[Available data]
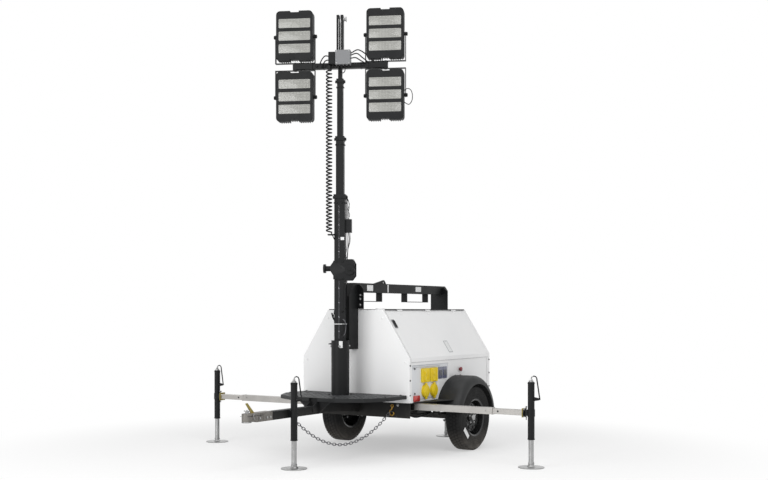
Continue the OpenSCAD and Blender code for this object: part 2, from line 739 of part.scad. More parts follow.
module lift_frame() {
    low = beam_top - beam_h;
    y0 = -mast_y + post_r + 5;
    y1 = cab_rear + 120;
    w = beam_w / 2;
    color(black) difference() {
        union() {
            along_x(-w, w) polygon([[y0, lift_low], [-cab_front, lift_low], [-cab_front, low], [cab_rear, low],
                [cab_rear, lift_low], [y1, lift_low], [y1, beam_top - 45], [y1 - 60, beam_top], [y0 + 70, beam_top], [y0, beam_top - 120]]);
            for (y = [-cab_front - flange_t, cab_rear]) along_y(y, y + flange_t)
                polygon([[-flange_w, roof_z + 8], [flange_w, roof_z + 8], [flange_w, beam_top - 55], [flange_w - 40, beam_top - 15],
                    [-flange_w + 40, beam_top - 15], [-flange_w, beam_top - 55]]);
            for (s = [-1, 1]) translate([0, pocket_mid + s * pocket_pitch / 2, 0]) {
                for (e = [-1, 1]) box([-w + 5, e * (pocket_w / 2 + 5) - 5, low - pocket_h - 6], [w - 5, e * (pocket_w / 2 + 5) + 5, low + 1]);
                box([-w + 5, -pocket_w / 2 - 10, low - pocket_h - 6], [w - 5, pocket_w / 2 + 10, low - pocket_h]);
            }
            along_x(-6, 6) hull() {
                translate([-560, beam_top - 1]) square([220, 1]);
                translate([-385, beam_top + 12]) circle(26, $fn = 32);
            }
        }
        x_rod(13, -20, 20, -385, beam_top + 14);
    }
}

// Mast

module mast_post() {
    color(black) translate([0, -mast_y, 0]) {
        difference() {
            translate([0, 0, floor_z - 1]) cylinder(r = post_r, h = post_top - floor_z + 1);
            translate([0, 0, floor_z - 1 + base_t]) cylinder(r = post_bore, h = post_top);
        }
        x_rod(8, -post_r - 26, -post_r + 4, 0, post_top - 32);
        y_rod(5, -32, 32, -post_r - 22, post_top - 32);
    }
}

module in_mast() translate([0, -mast_y, 0]) rotate([0, 0, mast_turn]) children();

// Upright ring: square outside, square opening
module ring(outer, opening, low, high) {
    difference() {
        translate([-outer / 2, -outer / 2, low]) cube([outer, outer, high - low]);
        translate([-opening / 2, -opening / 2, low - 1]) cube([opening, opening, high - low + 2]);
    }
}

// Mast stage i: tube, collar for the next stage and foot that fills the last stage
module mast_stage(i) {
    side = stage_sq[i];
    t = stage_wall[i];
    color(black) in_mast() {
        square_tube(side, t, stage_low[i], stage_top[i] - (i < 3 ? 1 : 0));
        if (i < 3) {
            next = stage_sq[i + 1] + 2 * pad_slip;
            ring(side + 12, next, stage_top[i] - collar_h, stage_top[i]);
            box([side / 2 + 5, -8, stage_top[i] - collar_h + 4], [side / 2 + 20, 8, stage_top[i] - 12]);
            box([-side / 2 - 20, -8, stage_top[i] - collar_h + 4], [-side / 2 - 5, 8, stage_top[i] - 12]);
        }
        if (i > 0)
            ring(stage_sq[i - 1] - 2 * stage_wall[i - 1] - 2 * pad_slip, side - 2 * t, stage_low[i], stage_low[i] + foot_h);
        if (i == 0) box([cable_xy[0] - cable_seat, cable_xy[1] - cable_seat, cable_low - cable_seat], [-side / 2 + 8, -side / 2 + 1, cable_low - pad_slip]);
        if (i == 0) for (z = [stage_low[0], post_top - 52]) difference() {
            translate([0, 0, z]) cylinder(r = post_bore - pad_slip, h = 50);
            translate([-side / 2 + t, -side / 2 + t, z - 1]) cube([side - 2 * t, side - 2 * t, 52]);
        }
    }
}

// Two-speed winch: cheek plates, gear case and drum on the right, brake knob on the left
module winch() {
    a = stage_sq[0] / 2;
    low = beam_top + 16;
    drum_z = low + 95;
    color(black) in_mast() {
        box([-a - 8, -a - 8, low + 10], [a + 8, -a, low + 176]);
        for (y = [-a - 8, a - 4]) along_y(y, y + 7)
            polygon([[a, low], [a + 60, low], [a + 92, low + 40], [a + 92, low + 150], [a + 70, low + 190], [a, low + 190]]);
        along_y(-a - 26, -a - 7) translate([a + 46, drum_z]) circle(44);
        y_rod(24, -a - 8, a, a + 46, drum_z);
        for (y = [-a - 2, a - 9]) y_rod(40, y, y + 5, a + 46, drum_z);
        y_rod(9, -a - 48, -a - 25, a + 46, drum_z);
        box([a, -a + 8, low + 176], [a + 72, a - 2, low + 190]);
        box([a, -a - 2, low + 4], [a + 12, a + 2, low + 186]);
        along_y(-a - 8, a - 20) polygon([[-a, low + 30], [-a, low + 180], [-a - 34, low + 132], [-a - 34, low + 84]]);
        x_rod(24, -a - 92, -a - 30, 0, low + 108);
        x_rod(40, -a - 104, -a - 84, 0, low + 108);
    }
}

module switch_box() {
    a = stage_sq[0] / 2;
    high = stage_1_top - 222;
    color(black) in_mast() {
        box([a, -25, high - 120], [a + 56, 25, high]);
        translate([a + 14, 0, high - 1]) cylinder(r = 5, h = stage_1_top - collar_h + 5 - high);
    }
}

module coiled_cable() color(rubber) in_mast() translate([cable_xy[0], cable_xy[1], cable_low]) cylinder(r = cable_r, h = cable_high - cable_low);

module mast_head() {
    half = lamp_x + 20;
    b = bar_sq / 2;
    post = 60;
    color(black) in_mast() {
        box([-half, -b, bar_z - b], [half, b, bar_z + b]);
        box([cable_xy[0] - cable_seat, cable_xy[1] - cable_seat, cable_high + pad_slip], [cable_xy[0] + cable_seat, -b + 1, bar_z - b + cable_seat]);
        difference() {
            box([-post / 2, -post / 2, bar_z + b - 1], [post / 2, post / 2, mast_top]);
            box([-6, -post, mast_top - 70], [6, post, mast_top + 1]);
            x_rod(8, -post, post, 0, mast_top - 30);
            for (s = [-1, 1]) box([s * 12 - 3, -post / 2 - 1, bar_z + b + 20], [s * 12 + 3, -post / 2 + 4, mast_top - 90]);
        }
        difference() {
            x_rod(24, post / 2 - 1, post / 2 + 26, 0, mast_top - 34);
            x_rod(30, post / 2 + 5, post / 2 + 20, 0, mast_top - 34);
        }
        x_rod(14, post / 2 - 1, post / 2 + 26, 0, mast_top - 34);
        box([-post / 2 - 1, -post / 2, bar_z - b], [post / 2 + 1, post / 2, bar_z + b]);
        for (s = [-1, 1], u = [-1, 1]) translate([s * lamp_x, 0, bar_z]) mirror([0, 0, u < 0 ? 1 : 0]) {
            translate([0, 0, b - 1]) cylinder(r = 24, h = pan_pad + 1);
            translate([0, 0, b]) cylinder(r = 8, h = pan_pad + yoke_t + 3);
            translate([0, 0, b + pan_pad + pad_slip * 2 + yoke_t]) cylinder(r = 14, h = 4, $fn = 6);
        }
    }
}

module junction_box() {
    b = bar_sq / 2;
    color(grey) in_mast() {
        box([-30, -30 - 74, bar_z - 6], [105, -30, bar_z + 123]);
        box([-96, -b - 60, bar_z + 2], [-34, -b, bar_z + 112]);
    }
}

// Lamps

// Frame of lamp i: origin on its tilt axis, Z away from the bar
module at_lamp(i) {
    in_mast() translate([LAMPS[i][1] * lamp_x, 0, bar_z + LAMPS[i][2] * lamp_arm])
        mirror([0, 0, LAMPS[i][2] < 0 ? 1 : 0]) children();
}

module yoke(i) {
    low = -lamp_arm + bar_sq / 2 + pan_pad + pad_slip;
    color(black) at_lamp(i) difference() {
        union() {
            box([-yoke_in - yoke_t, -yoke_w / 2, low], [yoke_in + yoke_t, yoke_w / 2, low + yoke_t]);
            for (s = [-1, 1]) {
                box([s * (yoke_in + yoke_t / 2) - yoke_t / 2, -yoke_w / 2, low], [s * (yoke_in + yoke_t / 2) + yoke_t / 2, yoke_w / 2, 0]);
                x_rod(yoke_w / 2, s * (yoke_in + yoke_t / 2) - yoke_t / 2, s * (yoke_in + yoke_t / 2) + yoke_t / 2, 0, 0);
            }
        }
        x_rod(9 + pin_slip, -lamp_w, lamp_w, 0, 0);
        translate([0, 0, low - 1]) cylinder(r = 8 + pin_slip, h = yoke_t + 2);
    }
}

// Cooling fins on a lamp's back
fin_n = 16;
fin_pitch = 20;
fin_gap = 14;
fin_h = 34;

module lamp(i) {
    front = -lamp_d * 0.55;
    color(black) at_lamp(i) {
        difference() {
            translate([0, front + lamp_d, 0]) rotate([90, 0, 0]) linear_extrude(lamp_d) rounded_rect(lamp_w, lamp_h, 36);
            for (e = [-1, 0, 1]) translate([0, front + 3, e * 113]) rotate([90, 0, 0]) linear_extrude(10) rounded_rect(290, 84, 6);
            for (e = [-1, 1]) translate([-40, front - 1, e * (lamp_h / 2 - 6) - 6.5]) cube([80, lamp_d + 2, 13]);
            for (k = [0:fin_n - 2]) translate([(k - fin_n / 2 + 1) * fin_pitch - fin_gap / 2, front + lamp_d - fin_h, -lamp_h])
                cube([fin_gap, fin_h + 1, 2 * lamp_h]);
        }
        translate([-70, front + lamp_d - fin_h - 1, -90]) cube([140, fin_h + 9, 180]);
        for (s = [-1, 1]) {
            x_rod(9, min(s * (lamp_side - 2), s * (yoke_in + yoke_t + 2)), max(s * (lamp_side - 2), s * (yoke_in + yoke_t + 2)), 0, 0);
            x_rod(16, min(s * (lamp_side - 2), s * (yoke_in - 1)), max(s * (lamp_side - 2), s * (yoke_in - 1)), 0, 0);
            x_rod(15, min(s * (yoke_in + yoke_t + 0.5), s * (yoke_in + yoke_t + 14)), max(s * (yoke_in + yoke_t + 0.5), s * (yoke_in + yoke_t + 14)), 0, 0);
        }
    }
}

// Puts the origin on the ground below the middle of the length
module place() translate([0, origin_y, 0]) children();

place() frame();
place() tongue();
place() coupler();
place() platform();
place() mast_post();
place() lift_frame();
place() cabinet_front();
place() cabinet_rear();
place() cabinet_side_left();
place() cabinet_side_right();
place() roof();
place() door_left();
place() door_right();
place() outlet_panel();
place() engine_block();
place() axle();
place() road_lamps();
place() safety_chain();
for (side = [["left", -1], ["right", 1]]) {
    place() fender(side[1]);
    place() tyre(side[1]);
    place() rim(side[1]);
    place() arm_outer(side[1]);
    place() arm_inner(side[1]);
}
for (i = [0:len(JACKS) - 1]) {
    place() jack_body(i);
    place() jack_leg(i);
}
for (i = [0:3])
    place() mast_stage(i);
place() winch();
place() switch_box();
place() coiled_cable();
place() mast_head();
place() junction_box();
for (i = [0:len(LAMPS) - 1]) {
    place() yoke(i);
    place() lamp(i);
}
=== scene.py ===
"""Looks of a mobile light tower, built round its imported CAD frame.

Lengths are metres in the frame's own axes: X to the outlet side, Y to the rear, Z up, with the ground at zero.
Each sub-assembly is a class that builds its own pieces. Sizes that the frame already holds are read from it.
"""

from __future__ import annotations

import json
import logging
import math
from collections.abc import Callable, Iterable, Sequence
from dataclasses import dataclass, field
from enum import Enum

import bmesh
import bpy
from mathutils import Matrix, Vector

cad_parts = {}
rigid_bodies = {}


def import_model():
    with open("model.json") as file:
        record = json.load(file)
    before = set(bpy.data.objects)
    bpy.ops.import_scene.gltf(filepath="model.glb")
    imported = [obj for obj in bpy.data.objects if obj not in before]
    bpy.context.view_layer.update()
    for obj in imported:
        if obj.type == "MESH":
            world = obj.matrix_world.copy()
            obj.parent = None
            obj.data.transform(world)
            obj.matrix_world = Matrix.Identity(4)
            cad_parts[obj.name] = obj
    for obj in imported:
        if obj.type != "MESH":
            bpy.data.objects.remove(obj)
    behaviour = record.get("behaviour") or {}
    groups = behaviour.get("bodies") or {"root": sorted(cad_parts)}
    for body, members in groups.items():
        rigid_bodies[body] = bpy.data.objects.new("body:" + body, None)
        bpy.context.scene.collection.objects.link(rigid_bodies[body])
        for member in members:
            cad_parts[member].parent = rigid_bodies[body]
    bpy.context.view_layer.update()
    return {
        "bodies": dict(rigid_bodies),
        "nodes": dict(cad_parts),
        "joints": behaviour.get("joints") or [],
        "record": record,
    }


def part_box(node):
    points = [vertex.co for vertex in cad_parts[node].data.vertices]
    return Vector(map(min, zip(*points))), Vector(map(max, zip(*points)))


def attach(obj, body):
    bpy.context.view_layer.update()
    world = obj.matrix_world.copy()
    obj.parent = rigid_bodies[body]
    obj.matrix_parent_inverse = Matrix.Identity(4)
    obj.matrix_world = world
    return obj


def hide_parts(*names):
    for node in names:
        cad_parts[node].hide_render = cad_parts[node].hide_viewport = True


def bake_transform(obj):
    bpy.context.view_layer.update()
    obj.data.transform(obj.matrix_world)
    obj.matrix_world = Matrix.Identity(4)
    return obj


LOG = logging.getLogger("light_tower")
MM = 0.001
SIDES = {"left": -1, "right": 1}
# The mast's heading at rest in degrees, its post's Y, and the height of the outrigger arms' axis
MAST_TURN = 26.0
POST_Y = -0.36
ARM_Z = 0.46

Point = Sequence[float] | Vector


# Finishes

def linear(hex_colour: str) -> tuple[float, float, float, float]:
    """Turns an sRGB hex colour into linear values with full alpha."""
    parts = [int(hex_colour[i : i + 2], 16) / 255 for i in (1, 3, 5)]
    levels = [c / 12.92 if c <= 0.04045 else ((c + 0.055) / 1.055) ** 2.4 for c in parts]
    return (*levels, 1.0)


def add(tree: bpy.types.NodeTree, kind: str, inputs: dict | None = None, **settings: object) -> bpy.types.Node:
    """Adds one node to a tree.

    Args:
        tree: The material or geometry tree.
        kind: The node's type name.
        inputs: Socket name or number to a value, or to the output socket that feeds it.
        settings: Attributes of the node.

    Returns:
        The new node.
    """
    made = tree.nodes.new(kind)
    for key, value in settings.items():
        setattr(made, key, value)
    for key, value in (inputs or {}).items():
        if isinstance(value, bpy.types.NodeSocket):
            tree.links.new(value, made.inputs[key])
        else:
            made.inputs[key].default_value = value
    return made


class Grain(Enum):
    """Surface pattern that a finish shows from close by."""

    SMOOTH = "smooth"
    ORANGE_PEEL = "orange peel"
    CAST = "cast"
    SPANGLE = "spangle"
    BRUSHED = "brushed"
    TEXTURED = "textured"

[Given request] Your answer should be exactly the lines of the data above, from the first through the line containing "module in_mast() translate([0, -mast_y, 0])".

[Finished exercise]
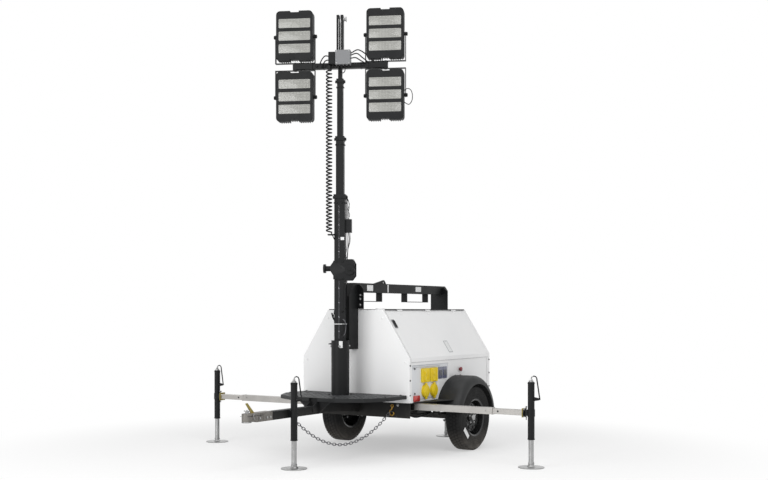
Continue the OpenSCAD and Blender code for this object: part 2, from line 739 of part.scad. More parts follow.
module lift_frame() {
    low = beam_top - beam_h;
    y0 = -mast_y + post_r + 5;
    y1 = cab_rear + 120;
    w = beam_w / 2;
    color(black) difference() {
        union() {
            along_x(-w, w) polygon([[y0, lift_low], [-cab_front, lift_low], [-cab_front, low], [cab_rear, low],
                [cab_rear, lift_low], [y1, lift_low], [y1, beam_top - 45], [y1 - 60, beam_top], [y0 + 70, beam_top], [y0, beam_top - 120]]);
            for (y = [-cab_front - flange_t, cab_rear]) along_y(y, y + flange_t)
                polygon([[-flange_w, roof_z + 8], [flange_w, roof_z + 8], [flange_w, beam_top - 55], [flange_w - 40, beam_top - 15],
                    [-flange_w + 40, beam_top - 15], [-flange_w, beam_top - 55]]);
            for (s = [-1, 1]) translate([0, pocket_mid + s * pocket_pitch / 2, 0]) {
                for (e = [-1, 1]) box([-w + 5, e * (pocket_w / 2 + 5) - 5, low - pocket_h - 6], [w - 5, e * (pocket_w / 2 + 5) + 5, low + 1]);
                box([-w + 5, -pocket_w / 2 - 10, low - pocket_h - 6], [w - 5, pocket_w / 2 + 10, low - pocket_h]);
            }
            along_x(-6, 6) hull() {
                translate([-560, beam_top - 1]) square([220, 1]);
                translate([-385, beam_top + 12]) circle(26, $fn = 32);
            }
        }
        x_rod(13, -20, 20, -385, beam_top + 14);
    }
}

// Mast

module mast_post() {
    color(black) translate([0, -mast_y, 0]) {
        difference() {
            translate([0, 0, floor_z - 1]) cylinder(r = post_r, h = post_top - floor_z + 1);
            translate([0, 0, floor_z - 1 + base_t]) cylinder(r = post_bore, h = post_top);
        }
        x_rod(8, -post_r - 26, -post_r + 4, 0, post_top - 32);
        y_rod(5, -32, 32, -post_r - 22, post_top - 32);
    }
}

module in_mast() translate([0, -mast_y, 0]) rotate([0, 0, mast_turn]) children();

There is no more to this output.